Reproduce the data in its entirety, exactly as supplied.

-- START Raw data --

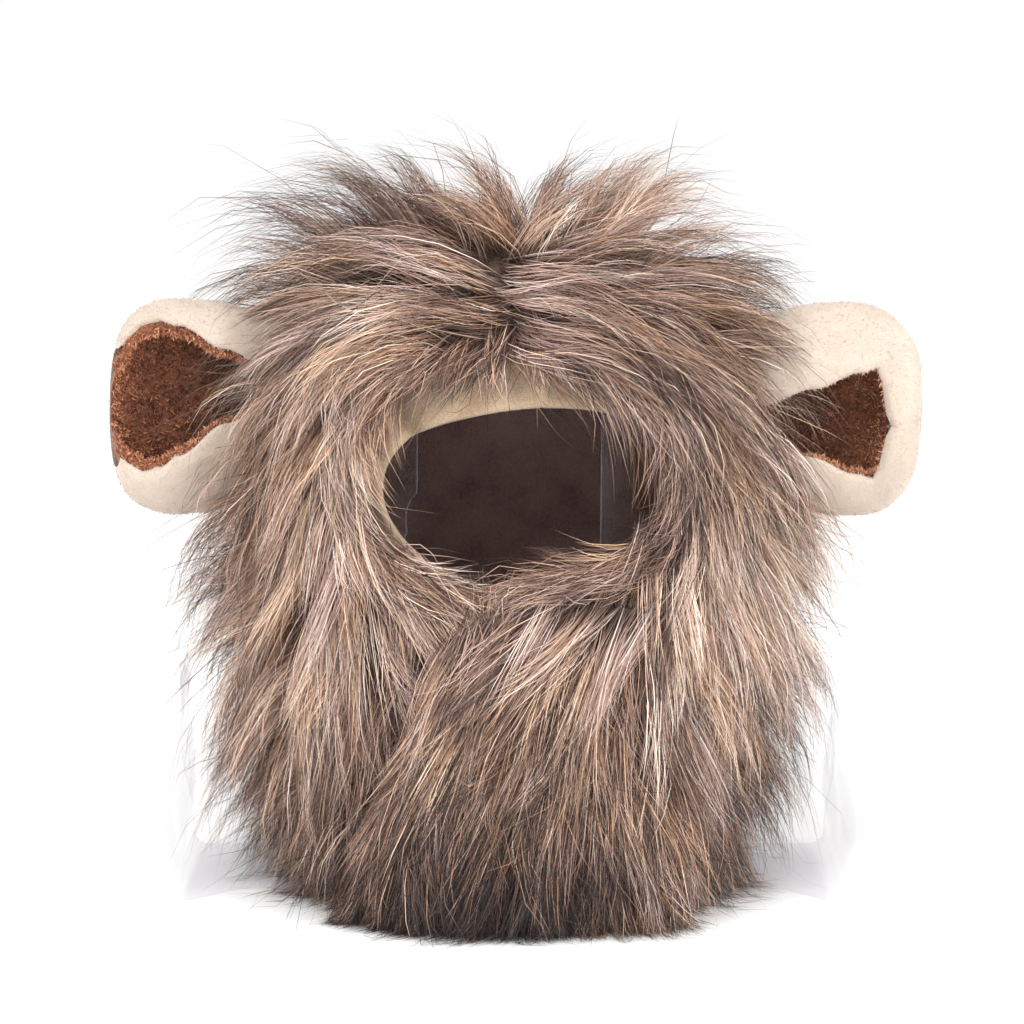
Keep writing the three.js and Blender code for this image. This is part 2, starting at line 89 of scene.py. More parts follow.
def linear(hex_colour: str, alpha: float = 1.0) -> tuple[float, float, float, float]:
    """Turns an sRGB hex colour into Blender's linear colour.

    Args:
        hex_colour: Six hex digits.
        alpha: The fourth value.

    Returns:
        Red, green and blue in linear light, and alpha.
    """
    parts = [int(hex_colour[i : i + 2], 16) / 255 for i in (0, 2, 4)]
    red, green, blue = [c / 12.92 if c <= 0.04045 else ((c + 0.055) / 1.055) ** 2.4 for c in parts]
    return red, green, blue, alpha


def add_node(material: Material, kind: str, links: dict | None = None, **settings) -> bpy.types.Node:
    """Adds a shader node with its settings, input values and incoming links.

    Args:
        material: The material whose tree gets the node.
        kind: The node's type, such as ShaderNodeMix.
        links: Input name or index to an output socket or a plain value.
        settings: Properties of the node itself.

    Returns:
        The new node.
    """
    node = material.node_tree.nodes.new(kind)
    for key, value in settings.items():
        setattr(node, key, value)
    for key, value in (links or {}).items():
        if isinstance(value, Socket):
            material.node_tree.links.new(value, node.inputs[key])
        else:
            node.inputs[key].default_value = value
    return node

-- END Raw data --

### Result of this task
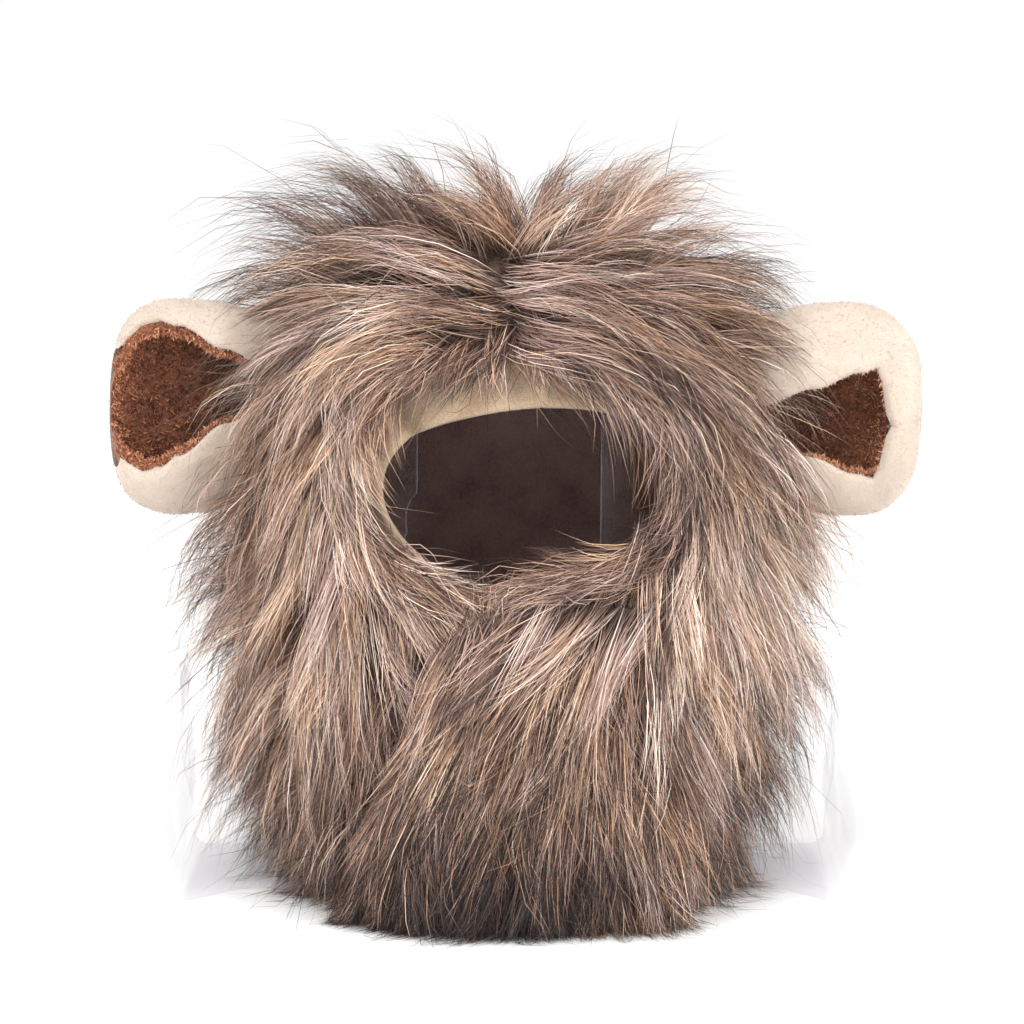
Keep writing the three.js and Blender code for this image. This is part 2, starting at line 89 of scene.py. More parts follow.
def linear(hex_colour: str, alpha: float = 1.0) -> tuple[float, float, float, float]:
    """Turns an sRGB hex colour into Blender's linear colour.

    Args:
        hex_colour: Six hex digits.
        alpha: The fourth value.

    Returns:
        Red, green and blue in linear light, and alpha.
    """
    parts = [int(hex_colour[i : i + 2], 16) / 255 for i in (0, 2, 4)]
    red, green, blue = [c / 12.92 if c <= 0.04045 else ((c + 0.055) / 1.055) ** 2.4 for c in parts]
    return red, green, blue, alpha


def add_node(material: Material, kind: str, links: dict | None = None, **settings) -> bpy.types.Node:
    """Adds a shader node with its settings, input values and incoming links.

    Args:
        material: The material whose tree gets the node.
        kind: The node's type, such as ShaderNodeMix.
        links: Input name or index to an output socket or a plain value.
        settings: Properties of the node itself.

    Returns:
        The new node.
    """
    node = material.node_tree.nodes.new(kind)
    for key, value in settings.items():
        setattr(node, key, value)
    for key, value in (links or {}).items():
        if isinstance(value, Socket):
            material.node_tree.links.new(value, node.inputs[key])
        else:
            node.inputs[key].default_value = value
    return node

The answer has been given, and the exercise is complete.